Have you ever stood in the center of a Christmas tree lot and had no idea how to distinguish one from the other. Have you gotten home and thought, "I hope I don't kill this thing." These tips from Andrea Lanaro at Hauppauge-based Pool Fection and Leslie Olsen from Olsen's Discount Nurseries in Nesconset should give you more information under your belt, pick out the perfect tree and tend to it like a pro this holiday season.
1. What is the best shape to get?
"It needs full, good levels… something that actually looks like a Christmas tree," Lanaro said.

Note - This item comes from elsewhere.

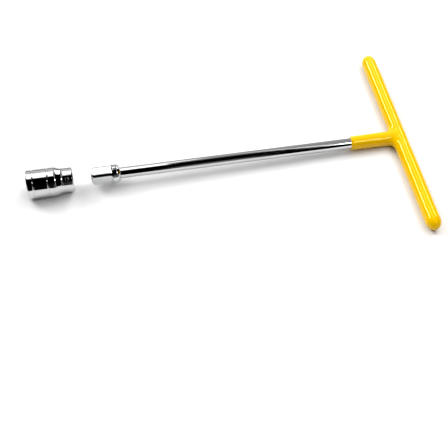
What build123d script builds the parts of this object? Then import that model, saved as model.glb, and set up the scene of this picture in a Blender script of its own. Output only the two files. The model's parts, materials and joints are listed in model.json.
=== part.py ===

2. What is an ideal height?
"You usually want to go about a foot below your ceiling. If you have an 8-foot ceiling, your tree shouldn't be taller than 7-feet. Remember, you need to leave some room for a tree topper," Lanaro said.
3. What is the best kind of tree?
There are several different species of trees sold as Christmas trees. There are Fraser firs and the Balsam fir, which are very similar. A Fraser's needles are soft, and there is a lot of space in between the branches in order to hang larger ornaments.
"A Fraser Fir has more needles per branch, which makes the tree appear fuller" Lanaro said.
Other varieties frequently sold include Colorado blue spruce's which are known for their bluish-green colors with silver-tipped needles. It is similar and sometimes mistaken for the Douglas fir, which also has a blue-green color, but has softer needles.
4. How can you tell the health of the tree?
"You pull on one of the branches. If the needles come off, that means the tree is drying out. It means it's not getting enough water, and it's probably been sitting on the lot for awhile," Lanaro said.
5. How do you care for it once you get it home?
"Cut about an inch off the bottom of the trunk. Usually most places will cut it for you. Once you cut it, put it directly into water, so it soaks through bark and into the tree," Lanaro said.
"Use hot water. It will prevent the sap from forming over the stump. This will keep it healthy for a longer period of time. Also, avoid putting the tree near a heat vent or a fireplace. Heat will dry your tree out much faster," Olsen said.
6. What type of base is the best to use?
"I wouldn't go with the metal bases with the little legs. They aren't very sturdy. I would go with a big plastic round one. Their water base is much deeper, so you don't have to water the tree as much. Check your tree everyday to make sure it has enough water. Put your finger in the base to check if there is a pool of a couple inches. If it is constantly watered, the tree will last about a month, maybe longer," Lanaro said.